**INFORMATION SHOWN**
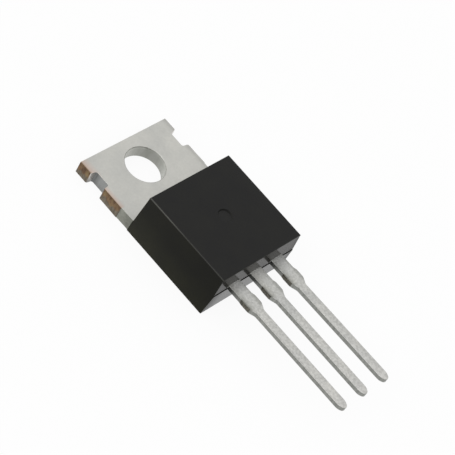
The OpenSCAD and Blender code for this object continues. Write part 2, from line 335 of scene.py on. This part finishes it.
# A sheared land is burnished where the blade went in and torn below, along a wavy line
bare_copper = Finish("sheared copper", (0.3, 0.13, 0.07), 1, 0.38)
copper_z = bare_copper.along("Z")
burnished = bare_copper.ramp(
    bare_copper.cloud((2.4, 2.4, 0.8), 3, (4, 1.5, 0)), (0.36, (0.107, 0.064, 0.039)),
    (0.5, (0.185, 0.116, 0.066)), (0.62, (0.235, 0.168, 0.088)))
burnished = bare_copper.mix(
    1.0, burnished, bare_copper.spread(copper_z, 1.03, 0.8, 0.85, 1.15), "MULTIPLY")
torn = bare_copper.ramp(
    bare_copper.cloud((7, 7, 2.5), 4), (0.35, (0.125, 0.104, 0.078)),
    (0.65, (0.215, 0.186, 0.145)))
tear_line = bare_copper.spread(bare_copper.cloud((2, 2, 0.2), 2, (2, 5, 1)), 0.3, 0.8)
above_tear = bare_copper.spread(
    bare_copper.maths("SUBTRACT", copper_z, tear_line), 0, 1, -0.12, 0.16)
bare_copper.colour(bare_copper.mix(above_tear, torn, burnished))
bare_copper.rough(bare_copper.spread(above_tear, 0.5, 0.34, 0, 1))
bare_copper.relief(bare_copper.cloud((9, 9, 1.2), 4), 0.012)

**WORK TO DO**
Extract, word for word, each line of the listing above.

**WRITTEN ANSWER**
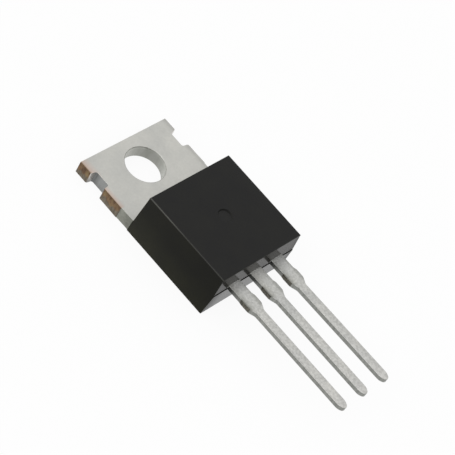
The OpenSCAD and Blender code for this object continues. Write part 2, from line 335 of scene.py on. This part finishes it.
# A sheared land is burnished where the blade went in and torn below, along a wavy line
bare_copper = Finish("sheared copper", (0.3, 0.13, 0.07), 1, 0.38)
copper_z = bare_copper.along("Z")
burnished = bare_copper.ramp(
    bare_copper.cloud((2.4, 2.4, 0.8), 3, (4, 1.5, 0)), (0.36, (0.107, 0.064, 0.039)),
    (0.5, (0.185, 0.116, 0.066)), (0.62, (0.235, 0.168, 0.088)))
burnished = bare_copper.mix(
    1.0, burnished, bare_copper.spread(copper_z, 1.03, 0.8, 0.85, 1.15), "MULTIPLY")
torn = bare_copper.ramp(
    bare_copper.cloud((7, 7, 2.5), 4), (0.35, (0.125, 0.104, 0.078)),
    (0.65, (0.215, 0.186, 0.145)))
tear_line = bare_copper.spread(bare_copper.cloud((2, 2, 0.2), 2, (2, 5, 1)), 0.3, 0.8)
above_tear = bare_copper.spread(
    bare_copper.maths("SUBTRACT", copper_z, tear_line), 0, 1, -0.12, 0.16)
bare_copper.colour(bare_copper.mix(above_tear, torn, burnished))
bare_copper.rough(bare_copper.spread(above_tear, 0.5, 0.34, 0, 1))
bare_copper.relief(bare_copper.cloud((9, 9, 1.2), 4), 0.012)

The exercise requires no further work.